**GIVEN INSTRUCTION:** Every line below that contains "More" is to be copied.

**DATA FOR THIS TASK:**
——————

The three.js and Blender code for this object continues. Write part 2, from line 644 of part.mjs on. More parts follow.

——————

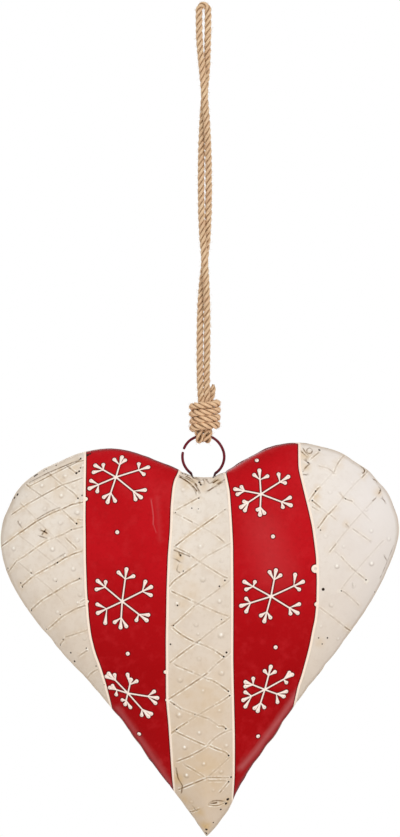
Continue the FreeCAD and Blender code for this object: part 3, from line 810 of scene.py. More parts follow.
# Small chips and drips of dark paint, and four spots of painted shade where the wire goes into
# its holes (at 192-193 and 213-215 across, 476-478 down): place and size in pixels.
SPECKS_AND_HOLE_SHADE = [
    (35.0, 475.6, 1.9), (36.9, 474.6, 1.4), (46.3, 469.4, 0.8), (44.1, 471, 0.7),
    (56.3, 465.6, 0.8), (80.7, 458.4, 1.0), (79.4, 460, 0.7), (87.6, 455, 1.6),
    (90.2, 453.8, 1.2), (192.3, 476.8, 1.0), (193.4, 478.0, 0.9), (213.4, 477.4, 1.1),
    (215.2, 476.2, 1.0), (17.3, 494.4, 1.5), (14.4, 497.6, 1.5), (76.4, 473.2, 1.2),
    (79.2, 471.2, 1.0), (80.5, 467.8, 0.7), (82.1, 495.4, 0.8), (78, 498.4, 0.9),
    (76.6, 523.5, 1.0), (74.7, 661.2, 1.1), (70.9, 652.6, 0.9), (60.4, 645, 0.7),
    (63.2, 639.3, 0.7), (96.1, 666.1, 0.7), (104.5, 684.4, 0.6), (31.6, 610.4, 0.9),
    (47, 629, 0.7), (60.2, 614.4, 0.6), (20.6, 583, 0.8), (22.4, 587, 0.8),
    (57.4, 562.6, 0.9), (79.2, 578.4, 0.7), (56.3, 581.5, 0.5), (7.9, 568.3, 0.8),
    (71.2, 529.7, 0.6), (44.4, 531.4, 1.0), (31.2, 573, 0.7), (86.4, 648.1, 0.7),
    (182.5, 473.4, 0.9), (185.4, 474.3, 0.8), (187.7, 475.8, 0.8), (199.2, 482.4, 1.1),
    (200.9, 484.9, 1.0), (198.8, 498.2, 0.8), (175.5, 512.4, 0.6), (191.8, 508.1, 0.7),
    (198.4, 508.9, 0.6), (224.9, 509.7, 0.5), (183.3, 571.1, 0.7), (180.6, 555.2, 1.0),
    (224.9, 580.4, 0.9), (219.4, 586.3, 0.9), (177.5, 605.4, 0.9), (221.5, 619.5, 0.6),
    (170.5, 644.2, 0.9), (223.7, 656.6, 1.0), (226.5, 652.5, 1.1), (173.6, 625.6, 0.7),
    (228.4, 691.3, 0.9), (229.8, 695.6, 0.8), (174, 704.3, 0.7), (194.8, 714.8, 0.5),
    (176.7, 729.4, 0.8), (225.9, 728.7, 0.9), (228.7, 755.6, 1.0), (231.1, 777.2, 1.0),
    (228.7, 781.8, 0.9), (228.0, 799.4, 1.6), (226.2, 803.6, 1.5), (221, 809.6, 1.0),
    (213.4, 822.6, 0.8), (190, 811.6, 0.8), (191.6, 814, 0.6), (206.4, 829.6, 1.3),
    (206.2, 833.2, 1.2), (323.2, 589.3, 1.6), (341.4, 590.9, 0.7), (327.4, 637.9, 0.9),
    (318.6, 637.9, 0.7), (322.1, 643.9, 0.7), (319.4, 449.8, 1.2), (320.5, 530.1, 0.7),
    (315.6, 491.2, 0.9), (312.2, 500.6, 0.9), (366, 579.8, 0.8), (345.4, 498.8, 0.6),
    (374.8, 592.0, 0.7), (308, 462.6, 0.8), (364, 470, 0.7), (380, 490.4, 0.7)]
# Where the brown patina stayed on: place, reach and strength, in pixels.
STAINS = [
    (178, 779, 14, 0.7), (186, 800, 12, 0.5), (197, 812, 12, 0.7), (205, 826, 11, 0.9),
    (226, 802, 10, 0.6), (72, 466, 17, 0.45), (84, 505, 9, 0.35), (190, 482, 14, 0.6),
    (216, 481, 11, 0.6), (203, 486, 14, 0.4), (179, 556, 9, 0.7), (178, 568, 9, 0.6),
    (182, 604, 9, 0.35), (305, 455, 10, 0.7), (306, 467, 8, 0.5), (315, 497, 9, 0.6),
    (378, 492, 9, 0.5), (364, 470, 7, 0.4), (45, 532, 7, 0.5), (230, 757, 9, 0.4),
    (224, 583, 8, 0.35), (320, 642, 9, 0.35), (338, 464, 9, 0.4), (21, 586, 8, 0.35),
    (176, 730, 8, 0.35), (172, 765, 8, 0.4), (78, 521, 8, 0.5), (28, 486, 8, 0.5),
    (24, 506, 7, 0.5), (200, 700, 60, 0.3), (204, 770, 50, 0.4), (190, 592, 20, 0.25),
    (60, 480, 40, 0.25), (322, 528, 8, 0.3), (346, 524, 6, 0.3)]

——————

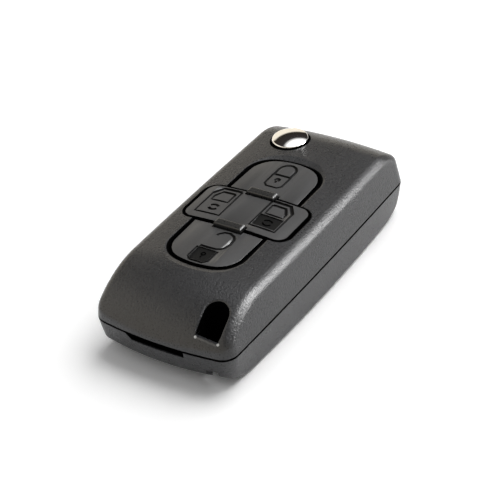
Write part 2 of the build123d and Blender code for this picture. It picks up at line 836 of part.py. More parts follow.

——————

**EXPECTED ANSWER:**
The three.js and Blender code for this object continues. Write part 2, from line 644 of part.mjs on. More parts follow.
Continue the FreeCAD and Blender code for this object: part 3, from line 810 of scene.py. More parts follow.
Write part 2 of the build123d and Blender code for this picture. It picks up at line 836 of part.py. More parts follow.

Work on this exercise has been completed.